Prove that $f$ is constant if $f(x)=f(x^2-x+1)$

Let $g(x)=x^2-x+1$. Observe that for $x\in[0,1]$, $g(x)\geq x$. In particular, $$ g(x)-x=x^2-2x+1=(x-1)^2. $$ Can you show that $\lim_{n\rightarrow\infty}g^n(x)=1$ for all $x\in[0,1]$? Then, $$ f(x)=f(g(x))=f(g^2(x))=\cdots=f(g^n(x)). $$ Then, since $f$ is continuous at $1$, $$ \lim_{n\rightarrow\infty}f(g^n(x))=f(1). $$

Hints on showing that $\lim_{n\rightarrow\infty}g^n(x)=1$: We know that $x,g(x),g^2(x),\dots$ is an increasing and bounded sequence. Therefore, we know that it has a limit. Suppose that $L$ is the limit. Suppose, for contradiction, that $L$ is less than $1$, can you find a contradiction? (If $x_k$ is sufficiently close to $L$, then can you show that $x_{k+1}>L$?)

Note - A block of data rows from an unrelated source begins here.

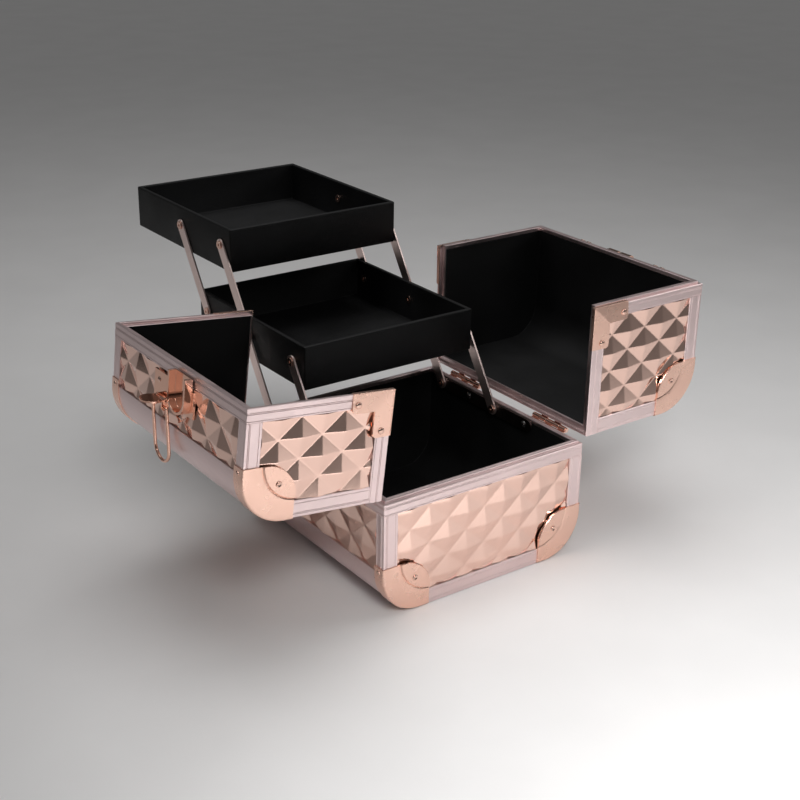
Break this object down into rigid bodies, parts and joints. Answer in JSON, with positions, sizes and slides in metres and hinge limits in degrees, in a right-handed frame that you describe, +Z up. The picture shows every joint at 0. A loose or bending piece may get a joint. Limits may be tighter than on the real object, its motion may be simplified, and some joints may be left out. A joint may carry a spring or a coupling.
{
  "type": "makeup train case",
  "caption": "Hard makeup case with two side-hinged lid halves and stacked cantilever trays on folding arms, shown open.",
  "frame": {"origin": "centre of the base box's underside", "axes": "+Z up, X across the two lid halves with the left lid at -X, +Y towards the back, where the trays swing out"},
  "size_m": [0.5568, 0.4989, 0.2901],
  "materials": {
    "board": "matt board, hidden between the sheets",
    "lining": "black fine-grained leatherette",
    "mirror_panel": "mirror-bright rose gold sheet embossed with pyramids",
    "bottom_sheet": "plain satin rose sheet",
    "profile": "satin pale pink anodised extrusion with fine lengthwise lines",
    "rose_steel": "smooth satin rose gold plating",
    "hinge_steel": "rose gold plating",
    "arm_steel": "satin pink-silver strip",
    "rivet": "polished rose gold domes",
    "dark_steel": "dark satin lacquer",
    "screw_steel": "bright plated screws",
    "tray_wrap": "black leather-grained wrap over board",
    "latch_metal": "polished rose gold plating",
    "grip": "smooth rose moulding"
  },
  "bodies": {
    "base": {"base_board": "board", "base_lining": "lining", "base_end_panels": "mirror_panel", "base_side_panels": "mirror_panel", "base_bottom_panel": "bottom_sheet", "base_edge_strips": "profile", "base_rim": "profile", "base_end_frames": "profile", "base_corner_caps": "rose_steel", "base_cap_rivets": "rivet", "base_hinge_leaves": "hinge_steel", "hinge_pins": "rivet", "bracket_bars": "dark_steel", "bracket_screws": "screw_steel", "bracket_rivets": "rivet"},
    "lid_left": {"left_board": "board", "left_lining": "lining", "left_end_panels": "mirror_panel", "left_wall_panels": "mirror_panel", "left_edge_strip": "profile", "left_rim": "profile", "left_end_frames": "profile", "left_corner_caps": "rose_steel", "left_seam_brackets": "rose_steel", "left_rivets": "rivet", "left_hinge_leaves": "hinge_steel", "latch_plate": "latch_metal", "latch_housing": "latch_metal", "latch_rivets": "rivet", "latch_pin": "rivet"},
    "lid_right": {"right_board": "board", "right_lining": "lining", "right_end_panels": "mirror_panel", "right_wall_panels": "mirror_panel", "right_edge_strip": "profile", "right_rim": "profile", "right_end_frames": "profile", "right_corner_caps": "rose_steel", "right_seam_brackets": "rose_steel", "right_rivets": "rivet", "right_hinge_leaves": "hinge_steel", "catch": "latch_metal", "handle_brackets": "latch_metal", "handle_pins": "rivet"},
    "lower_rear_arms": {"lower_rear_arms": "arm_steel"},
    "lower_front_arms": {"lower_front_arms": "arm_steel"},
    "lower_tray": {"lower_tray": "tray_wrap", "lower_tray_rivets": "rivet"},
    "upper_rear_arms": {"upper_rear_arms": "arm_steel"},
    "upper_front_arms": {"upper_front_arms": "arm_steel"},
    "upper_tray": {"upper_tray": "tray_wrap", "upper_tray_rivets": "rivet"},
    "latch_lever": {"latch_lever": "latch_metal"},
    "latch_loop": {"latch_loop": "latch_metal"},
    "handle": {"handle_frame": "latch_metal", "handle_grip": "grip"}
  },
  "joints": [
    {"name": "lid_left_hinge", "type": "hinge", "parent": "base", "child": "lid_left", "pos_m": [-0.1215, 0, 0.117], "axis": [0, -1, 0], "range_deg": [-3.5, 6.5]},
    {"name": "lid_right_hinge", "type": "hinge", "parent": "base", "child": "lid_right", "pos_m": [0.1215, 0, 0.117], "axis": [0, 1, 0], "range_deg": [-10, 0]},
    {"name": "lower_rear_arm_swing", "type": "hinge", "parent": "base", "child": "lower_rear_arms", "pos_m": [0, 0.0857, 0.1112], "axis": [1, 0, 0], "range_deg": [0, 95]},
    {"name": "lower_front_arm_swing", "type": "hinge", "parent": "base", "child": "lower_front_arms", "pos_m": [0, 0.0012, 0.1112], "axis": [1, 0, 0], "range_deg": [0, 95]},
    {"name": "lower_tray_pivot", "type": "hinge", "parent": "lower_rear_arms", "child": "lower_tray", "pos_m": [0, 0.13766, 0.19121], "axis": [1, 0, 0], "range_deg": [-95, 0]},
    {"name": "upper_rear_arm_swing", "type": "hinge", "parent": "lower_tray", "child": "upper_rear_arms", "pos_m": [0, 0.22216, 0.19121], "axis": [1, 0, 0], "range_deg": [0, 95]},
    {"name": "upper_front_arm_swing", "type": "hinge", "parent": "lower_tray", "child": "upper_front_arms", "pos_m": [0, 0.13766, 0.19121], "axis": [1, 0, 0], "range_deg": [0, 95]},
    {"name": "upper_tray_pivot", "type": "hinge", "parent": "upper_rear_arms", "child": "upper_tray", "pos_m": [0, 0.27412, 0.27122], "axis": [1, 0, 0], "range_deg": [-95, 0]},
    {"name": "latch_lever_pivot", "type": "hinge", "parent": "lid_left", "child": "latch_lever", "pos_m": [-0.25858, 0.014, 0.20357], "axis": [0, -1, 0], "range_deg": [-80, 0]},
    {"name": "latch_loop_pivot", "type": "hinge", "parent": "latch_lever", "child": "latch_loop", "pos_m": [-0.26113, 0.014, 0.19883], "axis": [0, 1, 0], "range_deg": [0, 180]},
    {"name": "handle_pivot", "type": "hinge", "parent": "lid_right", "child": "handle", "pos_m": [0.2686, 0, 0.2435], "axis": [0, -1, 0], "range_deg": [0, 95]}
  ],
  "couplings": [
    {"joint": "lower_front_arm_swing", "follows": "lower_rear_arm_swing", "ratio": 1},
    {"joint": "lower_tray_pivot", "follows": "lower_rear_arm_swing", "ratio": -1},
    {"joint": "upper_front_arm_swing", "follows": "upper_rear_arm_swing", "ratio": 1},
    {"joint": "upper_tray_pivot", "follows": "upper_rear_arm_swing", "ratio": -1}
  ]
}
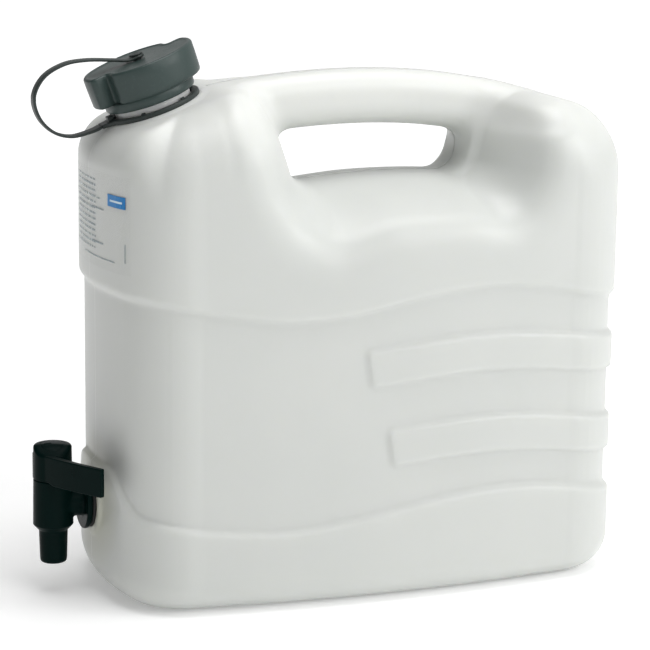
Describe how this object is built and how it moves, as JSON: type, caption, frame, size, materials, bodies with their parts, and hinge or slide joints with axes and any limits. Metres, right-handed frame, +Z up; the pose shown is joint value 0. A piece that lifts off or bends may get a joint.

Hints: Take $x_0 \in [0, 1]$ and let $x_{n+1} = x_n^2 - x_n + 1$. Then $x_{n+1} \geq x_n$ (why?) and $f(x_{n+1}) = f(x_n)$. In addition, $x_{n+1} \leq 1$, and in fact you can show $x_n \to 1$. Can you see why this proves your claim?